Com suas descrições pormenorizadas, Cornwell faz a crítica elegante, mas incisiva, do sistema de punições inglês que vigorou, aproximadamente, de 1400 até 1850 e, mais tarde ficou conhecido como “Bloody Code”. A alcunha, que em português poderia soar parecido com “Código Sangrento”, se deveu ao grande número de crimes puníveis com a pena capital.
Por todo o contexto, parece inevitável não pensar em Richard Sharpe, quando se trava conhecimento com o capitão Rider Sandman. Ambos serviram na Espanha, ambos lutaram em Waterloo e se destacaram liderando seus homens e sendo, acima de tudo, soldados de escol. A dupla que Sandman forma com o sargento Sam Berrigan, aliás, é tão explosiva quanto aquela outra que Sharpe compõe ao lado de Patrick Augustine Harper.
Indo um pouco além da mera inferência, ouso dizer que encontrei referências a Sharpe no romance em dois momentos: Na página 109, Sandman explica como foi parar no endereço que é reputado reduto de bandidos:
“ – É uma taverna que me foi recomendada por um oficial fuzileiro em Winchester, e me estabeleci nela antes de descobrir que era um endereço talvez menos do que desejável. Mas me serve.”
Quem mais senão o próprio Sharpe, que além de oficial fuzileiro, ascendeu das fileiras poderia ter feito a indicação? Sharpe foi soldado raso e pertencia à escória da sociedade inglesa antes de ir parar no exército. A grande maioria dos oficiais ingleses da época pertencia à aristocracia e não poderia, portanto, conhecer a Wheatsheaf, hospedaria em que Sandman foi morar.
Mais adiante, na página 270, Sandman se lembra de como foi surpreendido por 20 dragões franceses nos Pirineus e foi salvo apenas “porque um oficial casaca-verde tinha aparecido por acaso com uma dúzia de homens que usaram fuzis para espantar os cavaleiros.” Ora, não conheço outro oficial fuzileiro que faria esse serviço melhor do que Sharpe.

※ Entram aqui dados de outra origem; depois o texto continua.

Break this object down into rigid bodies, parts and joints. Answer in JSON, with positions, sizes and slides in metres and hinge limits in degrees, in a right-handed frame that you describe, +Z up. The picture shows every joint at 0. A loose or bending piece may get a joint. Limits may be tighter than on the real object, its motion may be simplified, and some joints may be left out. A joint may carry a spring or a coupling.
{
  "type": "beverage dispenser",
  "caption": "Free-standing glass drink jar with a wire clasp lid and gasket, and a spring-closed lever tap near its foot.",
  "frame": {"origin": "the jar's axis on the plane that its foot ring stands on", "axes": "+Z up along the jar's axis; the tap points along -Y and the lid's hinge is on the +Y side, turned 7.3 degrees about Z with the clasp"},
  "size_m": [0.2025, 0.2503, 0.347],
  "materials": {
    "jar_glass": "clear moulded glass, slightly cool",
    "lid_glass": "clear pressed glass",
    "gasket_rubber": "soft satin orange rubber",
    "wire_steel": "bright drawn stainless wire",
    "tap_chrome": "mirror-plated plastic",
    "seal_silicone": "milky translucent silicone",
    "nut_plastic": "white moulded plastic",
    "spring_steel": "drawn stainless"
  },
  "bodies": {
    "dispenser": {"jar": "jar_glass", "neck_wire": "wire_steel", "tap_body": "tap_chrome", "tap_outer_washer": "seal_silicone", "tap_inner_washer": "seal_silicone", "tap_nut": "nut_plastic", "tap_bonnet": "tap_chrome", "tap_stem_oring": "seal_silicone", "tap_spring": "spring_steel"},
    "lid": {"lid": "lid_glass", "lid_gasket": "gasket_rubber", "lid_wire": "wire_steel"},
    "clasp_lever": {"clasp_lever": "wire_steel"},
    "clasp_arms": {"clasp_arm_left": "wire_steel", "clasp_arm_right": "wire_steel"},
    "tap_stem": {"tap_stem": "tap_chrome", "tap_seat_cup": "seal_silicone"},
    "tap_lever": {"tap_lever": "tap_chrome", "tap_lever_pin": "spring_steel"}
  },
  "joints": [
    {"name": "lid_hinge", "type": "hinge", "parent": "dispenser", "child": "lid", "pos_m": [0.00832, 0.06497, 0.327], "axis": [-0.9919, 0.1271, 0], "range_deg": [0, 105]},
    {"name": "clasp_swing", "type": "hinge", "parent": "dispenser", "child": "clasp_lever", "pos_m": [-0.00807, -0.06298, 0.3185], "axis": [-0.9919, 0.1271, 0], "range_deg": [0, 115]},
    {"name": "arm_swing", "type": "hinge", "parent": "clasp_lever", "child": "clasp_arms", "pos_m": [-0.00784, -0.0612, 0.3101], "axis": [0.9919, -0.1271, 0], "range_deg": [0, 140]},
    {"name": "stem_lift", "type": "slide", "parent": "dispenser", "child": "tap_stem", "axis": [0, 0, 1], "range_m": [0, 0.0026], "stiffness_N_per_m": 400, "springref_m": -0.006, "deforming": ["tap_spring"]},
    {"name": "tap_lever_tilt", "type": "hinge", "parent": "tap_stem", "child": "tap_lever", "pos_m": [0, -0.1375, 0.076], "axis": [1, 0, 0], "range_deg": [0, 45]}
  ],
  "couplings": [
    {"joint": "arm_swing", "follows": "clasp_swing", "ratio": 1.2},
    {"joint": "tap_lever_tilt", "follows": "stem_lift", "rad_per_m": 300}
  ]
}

Sandman é bastante carismático, não ficando atrás de Sharpe nesse quesito. O autor, inclusive, afirma, em uma resposta a um leitor, disponível em seu site oficial, que gosta bastante de Sandman e que tem planos no sentido de escrever outros livros sobre o herói. Isso seria muito interessante. Gostaria bastante de ver Rider Sandman entrar em ação novamente, por isso vou torcer para que Cornwell consiga colocar em práticas esse projeto.
Um dos pontos altos do romance diz respeito às referências culturais. Uma das personagens, o jovem que aguarda a execução de sua sentença pelo homicídio, é pintor e isso permitiu ao autor explorar alguns elementos do mundo da arte. Logo no início se pode ver a referência à escultura de Pauline Bonaparte, feita por Antonio Canova que, segundo Cornwell, virou a cabeça das mulheres da sociedade européia, de um modo geral, à época. A escultura se encontra hoje em um museu italiano, a Galleria Borghese, e quem, hoje, olha para a “Vênus de Canova”, percebe o quanto Cornwell é preciso em seus relatos.

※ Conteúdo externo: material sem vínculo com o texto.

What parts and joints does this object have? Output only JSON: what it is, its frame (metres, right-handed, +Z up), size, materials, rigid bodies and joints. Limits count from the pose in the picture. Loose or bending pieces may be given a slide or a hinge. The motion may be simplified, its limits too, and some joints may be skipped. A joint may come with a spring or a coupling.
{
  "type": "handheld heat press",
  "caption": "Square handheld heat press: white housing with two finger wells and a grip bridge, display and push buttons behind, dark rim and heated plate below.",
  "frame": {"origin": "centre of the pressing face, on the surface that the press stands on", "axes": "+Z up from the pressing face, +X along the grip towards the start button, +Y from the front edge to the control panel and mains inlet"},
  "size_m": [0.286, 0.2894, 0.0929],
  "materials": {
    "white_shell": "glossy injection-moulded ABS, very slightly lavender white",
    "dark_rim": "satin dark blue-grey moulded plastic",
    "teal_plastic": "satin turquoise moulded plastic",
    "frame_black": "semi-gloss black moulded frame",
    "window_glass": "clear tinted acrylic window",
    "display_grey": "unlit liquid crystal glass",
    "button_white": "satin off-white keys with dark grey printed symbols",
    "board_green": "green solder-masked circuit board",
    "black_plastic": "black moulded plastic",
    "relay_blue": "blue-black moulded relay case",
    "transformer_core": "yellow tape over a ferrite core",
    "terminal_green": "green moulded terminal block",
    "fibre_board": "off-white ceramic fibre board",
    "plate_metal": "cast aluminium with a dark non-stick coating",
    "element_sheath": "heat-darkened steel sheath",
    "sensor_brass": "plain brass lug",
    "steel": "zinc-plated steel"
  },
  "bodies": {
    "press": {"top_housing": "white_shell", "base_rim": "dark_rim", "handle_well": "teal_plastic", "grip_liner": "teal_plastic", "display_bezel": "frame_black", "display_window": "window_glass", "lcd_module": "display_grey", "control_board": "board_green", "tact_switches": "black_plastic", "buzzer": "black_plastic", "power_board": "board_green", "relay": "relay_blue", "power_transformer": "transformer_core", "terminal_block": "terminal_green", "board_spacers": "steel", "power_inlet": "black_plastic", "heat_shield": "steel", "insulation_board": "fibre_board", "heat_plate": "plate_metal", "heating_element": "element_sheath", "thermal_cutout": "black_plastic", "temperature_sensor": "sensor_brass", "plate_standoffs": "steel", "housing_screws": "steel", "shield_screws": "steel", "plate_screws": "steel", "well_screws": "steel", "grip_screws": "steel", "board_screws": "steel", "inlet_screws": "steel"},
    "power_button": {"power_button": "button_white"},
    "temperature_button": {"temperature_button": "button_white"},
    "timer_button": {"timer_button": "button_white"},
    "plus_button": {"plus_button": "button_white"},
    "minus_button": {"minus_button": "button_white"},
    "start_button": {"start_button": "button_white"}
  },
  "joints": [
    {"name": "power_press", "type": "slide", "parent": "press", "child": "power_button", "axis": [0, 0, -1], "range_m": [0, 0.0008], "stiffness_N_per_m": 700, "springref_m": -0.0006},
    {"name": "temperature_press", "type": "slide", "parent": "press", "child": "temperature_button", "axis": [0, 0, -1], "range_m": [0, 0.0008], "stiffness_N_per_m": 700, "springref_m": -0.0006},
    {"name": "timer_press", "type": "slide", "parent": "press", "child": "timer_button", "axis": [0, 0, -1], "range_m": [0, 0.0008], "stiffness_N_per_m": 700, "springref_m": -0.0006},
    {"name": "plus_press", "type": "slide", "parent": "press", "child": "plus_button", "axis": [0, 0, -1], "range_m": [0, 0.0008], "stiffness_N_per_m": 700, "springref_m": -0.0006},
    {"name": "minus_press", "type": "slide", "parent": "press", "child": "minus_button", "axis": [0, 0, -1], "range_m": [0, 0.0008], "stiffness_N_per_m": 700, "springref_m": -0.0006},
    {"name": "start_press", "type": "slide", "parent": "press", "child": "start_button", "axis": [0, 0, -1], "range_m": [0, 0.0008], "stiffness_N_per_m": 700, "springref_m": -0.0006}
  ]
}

O teatro é também ligeiramente abordado, o que me fez lembrar do romance de Dumas, “O Conde de Monte Cristo”, que se passa aproximadamente na mesma época e tem inúmeras referências à cultura do século XIX, ainda que a trama se desenvolva basicamente na França e na Itáiia. Naturalmente, pela extensão da obra de Dumas, as referências culturais são mais frequentes. Nem por isso, o fato de Cornwell ter conseguido tratar de tantos assuntos em pouco mais de trezentas páginas merece menos crédito.

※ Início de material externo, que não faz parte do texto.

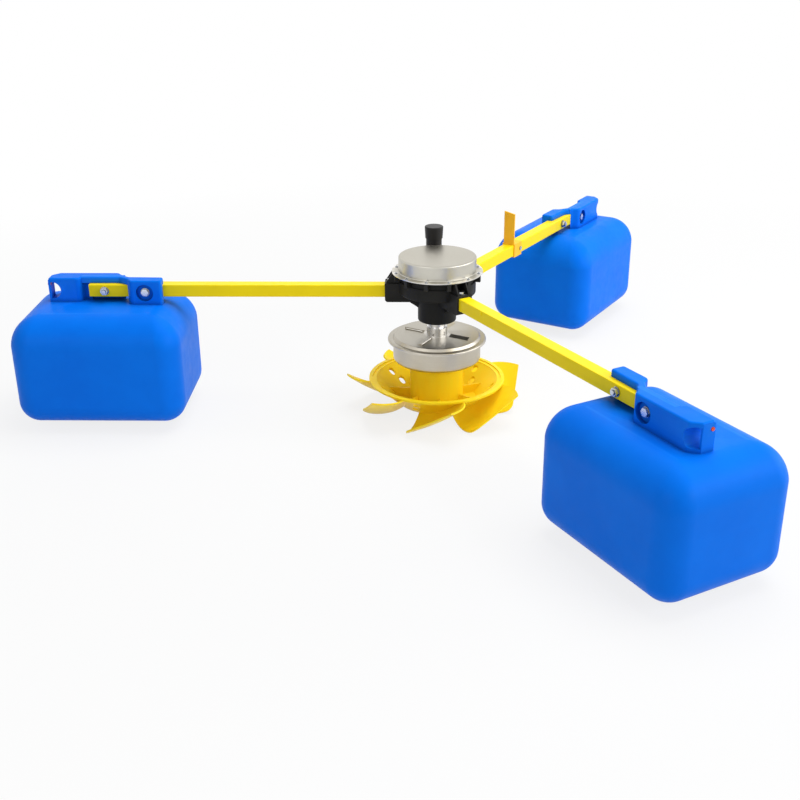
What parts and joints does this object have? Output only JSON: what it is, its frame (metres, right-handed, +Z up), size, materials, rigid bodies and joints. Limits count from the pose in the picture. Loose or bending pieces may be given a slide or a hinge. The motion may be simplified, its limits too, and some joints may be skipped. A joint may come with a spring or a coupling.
{
  "type": "pond aerator",
  "caption": "Floating pond aerator: blue floats on yellow arms carry a sealed upright motor that spins a steel drum and a bladed impeller.",
  "frame": {"origin": "centre of the flat round top of the motor cover, on the impeller's axis", "axes": "+Z up along the impeller's axis, +X to the right, opposite the left arm, +Y away from the front"},
  "size_m": [1.6449, 1.8664, 0.438],
  "materials": {
    "housing_black": "moulded, low sheen",
    "cover_steel": "brushed, satin",
    "gasket_rubber": "matt",
    "fastener_steel": "bright, satin",
    "shield_aluminium": "as cast",
    "lamination_steel": "varnished stack",
    "winding_copper": "varnished",
    "magnet_dark": "plated",
    "bearing_steel": "ground",
    "seal_rubber": "matt",
    "connector_black": "moulded, low sheen",
    "arm_yellow": "satin powder coat",
    "float_blue": "blow-moulded, satin",
    "plug_red": "moulded",
    "clip_orange": "moulded",
    "shaft_steel": "turned, satin",
    "drum_steel": "drawn, satin",
    "impeller_yellow": "moulded, satin"
  },
  "bodies": {
    "frame": {"motor_housing": "housing_black", "motor_cover": "cover_steel", "cover_gasket": "gasket_rubber", "cover_screws": "fastener_steel", "tie_bolts": "fastener_steel", "arm_bolts": "fastener_steel", "arm_nuts": "fastener_steel", "inner_float_bolts": "fastener_steel", "inner_float_nuts": "fastener_steel", "outer_float_bolts": "fastener_steel", "outer_float_nuts": "fastener_steel", "clip_screw": "fastener_steel", "arm_screw": "fastener_steel", "bearing_circlip": "fastener_steel", "end_shield": "shield_aluminium", "stator_core": "lamination_steel", "stator_windings": "winding_copper", "upper_bearing": "bearing_steel", "lower_bearing": "bearing_steel", "shaft_seal": "seal_rubber", "connector_socket": "connector_black", "connector_cap": "connector_black", "arm_left": "arm_yellow", "arm_front": "arm_yellow", "arm_rear": "arm_yellow", "float_left": "float_blue", "float_front": "float_blue", "float_rear": "float_blue", "float_plugs": "plug_red", "cable_clip": "clip_orange"},
    "rotor": {"drive_shaft": "shaft_steel", "rotor_core": "lamination_steel", "rotor_magnets": "magnet_dark", "shaft_sleeve": "shaft_steel", "drum_lid": "drum_steel", "drum_spacer": "shaft_steel", "drum_shell": "drum_steel", "hub_bolts": "fastener_steel", "impeller": "impeller_yellow", "shaft_washer": "fastener_steel", "shaft_nut": "fastener_steel"}
  },
  "joints": [
    {"name": "impeller_spin", "type": "hinge", "parent": "frame", "child": "rotor", "pos_m": [0, 0, -0.3], "axis": [0, 0, 1], "continuous": true}
  ]
}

O curioso é que Dumas e Cornwell escrevem sobre a mesma época, mas, respeitadas as devidas proporções, o fazem como uma abordagem diferente. Ambos são autores que prezam bastante as descrições, ambos são minuciosos, porém a mesma atividade que é corriqueira para Dumas, um escritor do século XIX, e, portanto, tratada “en passant”, se torna recriação histórica na perspectiva de Cornwell.
Vejamos um exemplo dessa divergência sutil: quando Dumas quer dizer que um dos criados de Monte Cristo atrelou uma parelha de bons cavalos árabes em seu coupé, ele está diante de uma atividade trivial para as pessoas que viveram no século XIX e, portanto, julga que basta dizer “Ali atrelou os cavalos”. Por outro lado, Cornwell sabe que poucas pessoas que vivem nos dias de hoje têm ideia do que era preciso fazer para atrelar uma parelha de cavalos à uma carruagem e, dessa forma, e também por não poder deixar de ser Bernard Corwell ele diz: “se passou um tempo enorme para colocarem os arreios, barrigueiras, cilhas, gamarras, tirantes, rabichos e rédeas” (p. 293).
Ademais, merece amplo destaque a pesquisa feita por Cornwell sobre as gírias faladas pelas pessoas que viviam nos redutos da bandidagem londrina do século XIX. Infelizmente, esse ponto não despertou nenhuma paixão no tradutor da versão brasileira, por certo que este se limitou a traduzir as expressões as tornando imprecisas e vazias de significado. A meu ver, o tradutor teria dado maior contribuição caso houvesse mantido as expressões no idioma original e se utilizado das notas de roda-pé para explicar o que elas poderiam significar em português.
Por todas essas características e por outras mil vezes sutis, as quais não me foi dado apreender, e ainda aquelas que, muito embora tenha notado, não foram aqui descritas, é que considero “O Condenado” uma pequena pérola de Bernard Cornwell. Essa pérola, todavia, continua a ser subestimada pelo leitor brasileiro.